Golf

 

 

A man staggers into an emergency room with two black eyes and a five iron wrapped tightly around his throat.  Naturally the doctor asks him what happened.

 Well, it was like this, said the man. I was having a quiet round of golf with my wife, when she sliced her ball into a pasture of cows. We went to look for it, and while I was rooting around I noticed one of the cows had something white at its rear end. I walked over and lifted up the tail, and sure enough,  there was my wife's golfball........stuck right in the middle of the cow's butt. That's when I made my mistake.

 "What did you do?"  asks the doctor.

 Well, I lifted the tail and yelled to my wife, "Hey, this looks like yours!"

 

         A PUTZ FOR A PUTT

          

A golfer is in a competitive match with a friend, who is ahead by a couple of strokes.  The golfer says to himself, "I'd give anything to sink this next putt."

A stranger walks up to him and whispers, "Would you give up a fourth of your sex life?"

The golfer thinks the man is crazy and that his answer will be meaningless.  At the same time he thinks this might be a good omen, so he says, "Okay," and sinks the putt.  Two holes later he mumbles to himself, "Boy, if I could only get an eagle on this hole."

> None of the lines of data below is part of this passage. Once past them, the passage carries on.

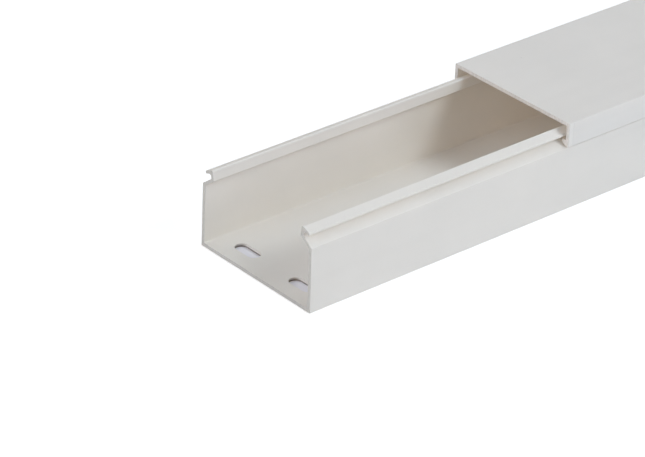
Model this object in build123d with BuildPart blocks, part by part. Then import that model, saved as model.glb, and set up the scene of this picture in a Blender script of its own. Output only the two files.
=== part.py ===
from build123d import *
from math import cos, radians, sin, tan
import os

# Cable trunking 100 x 60: an open base channel and a clip-on lid slid part of the way
# back. Units are millimetres. The length runs along Y, +Z is up, and the origin is the
# middle of the base's underside. Half sections are drawn on +X and mirrored.

# Both pieces
LENGTH = 2000.0          # stock length of the base and of the lid
WIDTH = 100.0            # across the base at floor level
HEIGHT = 60.0            # underside of the base to the face of the lid
LID_SETBACK = 201.0      # front end of the base to the front end of the lid

# Base channel
WALL = 2.5               # floor and side walls
TOE_IN = 0.5             # lean of a side wall between the floor and its shoulder
SHOULDER_DEPTH = 17.5    # face of the lid down to the outer edge of a shoulder
SHOULDER_ANGLE = 37.0    # rise of a shoulder towards the lip, degrees
HEEL_RADIUS = 0.4        # outer corner under a side wall
FLOOR_RADIUS = 0.8       # inner corner between floor and side wall
SHOULDER_RADIUS = 0.3    # outer edge of a shoulder

# Lip along the top of each side wall: a stem that curls outwards into a hook
LIP_SETBACK = 8.2        # side of the base at floor level to the outer foot of a stem
LIP_WALL = 2.0           # shoulder, stem and hook
LIP_DEPTH = 5.7          # face of the lid down to the crest of a lip, before it is rounded
STEM_LEAN = 8.0          # lean of a stem outwards, degrees
HOOK_REACH = 5.4         # tip of a hook beyond the outer foot of its stem
HOOK_DROP = 22.0         # fall of a hook towards its tip, degrees
CURL_RADIUS = 1.5        # hollow side of the curl
CREST_RADIUS = 1.0       # inner edge along the top of a lip

# Fixing slots in the floor, in pairs across the base
SLOT_LENGTH = 20.0
SLOT_WIDTH = 9.0
SLOT_SPACING = 50.0      # between the two slots of a pair
SLOT_PITCH = 300.0       # from pair to pair along the base
FIRST_SLOT = 15.0        # front end of the base to the first pair

# Lid
LID_WALL = 2.3           # face and legs
LID_OVERHANG = 0.9       # leg beyond the side of the base at floor level
FOOT_RISE = 2.1          # rise of a foot from its outer corner to its barb
FOOT_CLEARANCE = 0.3     # barb to the shoulder it rides over, square to the shoulder
BARB_HEIGHT = 2.3        # barb at its tip
BARB_CATCH = 1.7         # barb inwards past the tip of the hook above it
LID_RADIUS = 0.4         # outer corners between face and legs
FOOT_RADIUS = 0.2        # edges of a foot and its barb


def meeting(p, p_angle, q, q_angle):
    """Where a line through p meets a line through q, their angles in degrees from +X."""
    px, pz = cos(radians(p_angle)), sin(radians(p_angle))
    qx, qz = cos(radians(q_angle)), sin(radians(q_angle))
    along = ((q[0] - p[0]) * qz - (q[1] - p[1]) * qx) / (px * qz - pz * qx)
    return (p[0] + along * px, p[1] + along * pz)


# The base's half section: floor and wall, then the shoulder, stem and hook, which keep
# one wall thickness as they turn.
shoulder_slope = tan(radians(SHOULDER_ANGLE))
shoulder_height = LIP_WALL / cos(radians(SHOULDER_ANGLE))
hook_height = LIP_WALL / cos(radians(HOOK_DROP))
stem_angle = 90 - STEM_LEAN

side_x = WIDTH / 2
shoulder_x = side_x - TOE_IN
shoulder_z = HEIGHT - SHOULDER_DEPTH
stem_x = side_x - LIP_SETBACK
stem_z = shoulder_z + (shoulder_x - stem_x) * shoulder_slope
stem_in_x = stem_x - LIP_WALL / cos(radians(STEM_LEAN))
hook_x = stem_x + HOOK_REACH
lip_z = HEIGHT - LIP_DEPTH

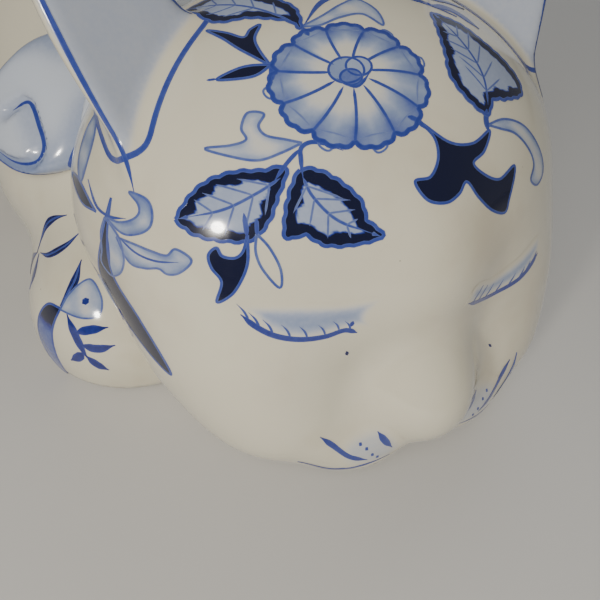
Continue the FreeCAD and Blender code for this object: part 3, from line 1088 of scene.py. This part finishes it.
def rounded(outline, grain=0.7):
    """The closed rim through the corners of an outline."""
    outline = [tuple(corner) for corner in outline]
    rows = int(run_length(outline + outline[:1]) / grain) + 4
    return curve_through(outline + outline[:1], rows)[:-1]


def soft_wash(depth, soft=3.0):
    return lambda margin, place: depth * smooth(margin, 0, soft)


LASHES = 8
EYES = (
    (((-53.4, -24.5), (-50.4, -28.7), (-46.1, -32.7), (-40.2, -35.8), (-33.7, -37.4), (-28.2, -37.4),
      (-24.8, -39.4)), (-2.2, 5.4),
     ((-54, -21), (-46, -23), (-39, -25), (-28, -28), (-17, -29), (-21, -35), (-17.6, -42), (-23.5, -38.4),
      (-34, -38), (-42, -36), (-49, -30.5))),
    (((10.0, -39.8), (16.0, -42.2), (24.0, -43.4), (34.0, -41.8), (40.0, -39.2), (46.0, -34.6)), (3.6, 4.6),
     ((8, -40), (12, -34), (22, -36), (34, -33.5), (46, -28.5), (47, -34), (40, -40), (30, -43.2),
     (18, -43))),
)
face = Brushwork()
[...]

The same stranger moves to his side and says, "Would it be worth another fourth of your sex life?" 

The golfer shrugs and says, "Sure."  He makes an eagle.  On the final hole, the golfer needs yet another eagle to win. Though he says nothing, the stranger moves to his side and says, "Would you be willing to give up the rest of your sex life to win this match?"

The golfer says, "Certainly!"  He makes the eagle. 

As the golfer walks to the club house, the stranger walks alongside and says, "You know, I've really not been fair with you because you don't know who I am.  I'm the devil, and from now on you will have no sex life."

"Nice to meet you," says the golfer.  "My name's...Father O'Malley."

 

FOOD AND HEAVEN

 

This 85 year old couple, having been married almost 60 years, had died in a carcrash. They had been in good health the last ten years mainly due to her interest in health food, and exercise.

When they reached the pearly gates, St. Peter took them to their mansion which was decked out with a beautiful kitchen and master bath suite and Jacuzzi.As they "oohed and aahed" the old man asked Peter how much all this was going to cost.
"It's free," Peter replied, "this is Heaven."

Next they went out back to survey the championship golf course that the home backed up to. They would have golfing privileges everyday and each week the course changed to a new one representing the great golf courses on earth.
The old man asked, "what are the green fees?".
Peter's reply, "This is heaven, you play for free."

Next they went to the club house and saw the lavish buffet lunch with the cuisines of the world laid out "How much to eat?" asked the old man.
"Don't you understand yet? This is heaven, it is free!" Peter replied with some exasperation.

 "Well, where are the low fat and low cholesterol tables?" the old man asked timidly. Peter lectured, "That's the best part...you can eat as much as you like of whatever you like and you never get fat and you never get sick. This is Heaven."

With that the old man went into a fit of anger, throwing down his hat and stomping on it, and shrieking wildly. 

Peter and his wife both tried to calm him down, asking him what was wrong. The old man looked at his wife and said, "This is all your fault. If it weren't for your blasted bran muffins, I could have been here ten years ago!"